That race was the Fulah, and their bond of union was the religion of Islam.

Where they came from is unknown. Everything relating to them is a matter of conjecture, though in the Sudanese chronicles we find various allusions to them extending back several centuries.

Their well-chiselled features, straight wiry hair, and copper-coloured skin, all distinctly mark them off as not African, and point towards the East as the cradle of their race. Still more, their well-developed skulls and high intellectual average place them on an altogether higher level in the scale of humanity than any of the negro or Bantu races among whom they settled.

At some remote period, we may safely conjecture, they immigrated from the East, and gradually moved westward—not as warrior-conquerors, but as peace-loving shepherds, whose knowledge of cattle, &c., made them welcome additions to every country they reached. Nomadic in habit, and depending for subsistence on their flocks and herds, it was impossible for them to settle in large numbers in any one place—the country being already occupied by the negro inhabitants. Accordingly it was ever necessary for them to move westward, leaving behind them only such numbers as could conveniently get a living.

By the fourteenth or fifteenth century the Fulahs had reached the watersheds of the Niger and the Gambia. Here the migratory tide was stopped by physical and other causes. The country beyond proved to be less adapted for pastoral pursuits, and possibly was already thickly populated.

There being no further outlet westward, the newcomers naturally accumulated as does the dammed back stream. They increased in numbers, and correspondingly in power, till they became of no small importance, and founded for themselves a kingdom which has been already mentioned under the name of Fulahdu.

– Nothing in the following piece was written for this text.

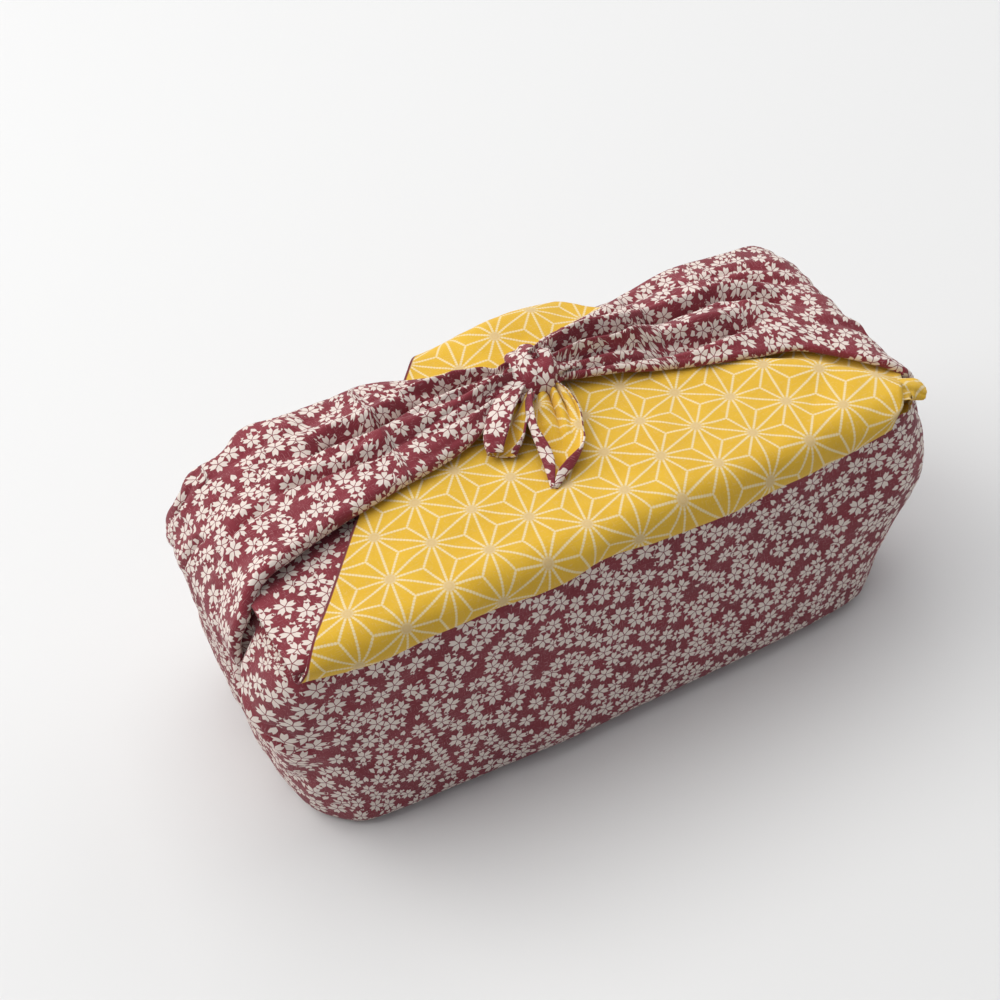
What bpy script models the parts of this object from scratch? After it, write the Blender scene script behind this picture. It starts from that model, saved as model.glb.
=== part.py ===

When Islam crossed the desert and found its way in the ninth and tenth centuries into the Sudan, the Fulahs were the very first to become converts to the new religion. Their temperament, their higher intellectual development, made them more quickly susceptible to the new influences, and hence it was that while as yet the great mass of the aborigines were still infidel, the Fulahs with one voice were proclaiming their belief in Allah and His Prophet. Persecution, as in the case of other religions, had only the result of burning the tenets of Islam deeper into their souls, causing their faith to shine with a clearer and more spiritual light to the edification and instruction of the surrounding idolaters. In the Western Sudan, where they enjoyed, or came to enjoy, an independent existence, Islam spread among the Fulahs with special rapidity; and with the fall of Songhay and the crippling of the influence of Timbuktu, they became the chief propagators of Mohammedanism and the great encouragers of learning by means of mosques and schools—rarely by the power of fire and the sword. Not only did they and their co-religionists of neighbouring tribes, the Mandingoes and the Jolofs, thus spread a knowledge of the One God—they at the same time did an equally noble work in arraying themselves against the rapidly advancing flood of gin which Christian Europe was pouring into their country. With that traffic they would have nothing to do, and unlike so many of our Christian merchants, no consideration of profit would tempt them to a compromise between their conscience and the lust for gain.

Meanwhile the Fulahs of the kingdoms of the interior had much to do to hold their own among their Pagan masters. Their position was most galling to a race which knew themselves infinitely superior to those whom they were obliged to own as masters—more bitter still that they, the inheritors of the promises, should be ruled by idolaters and men whose portion was Gehenna. Broken up as they were into little groups scattered over an enormous area, what could they do? The answer to that question was speedily forthcoming. They had, as we have shown, the necessary bond of union and the inspiring spiritual force to make them fight as one man for a common end. They only needed the leader to utilise this force and bring it into action. Such a man is never wanting when the times demand him, and he in this case was forthcoming in the person of Othman, the Imam or religious sheik of the Fulah of Gober, the northern of the Haussa States.

Under the influence of this sheik the Fulah of that region were roused to a state of religious fervour such as they had never known before. His fiery eloquence touched their excitable and imaginative nature as he brought home to them the shame of their semi-enslaved position. The fires of discontent were thus set smouldering, and required but a little more fanning to cause them to blaze into the flames of rebellion.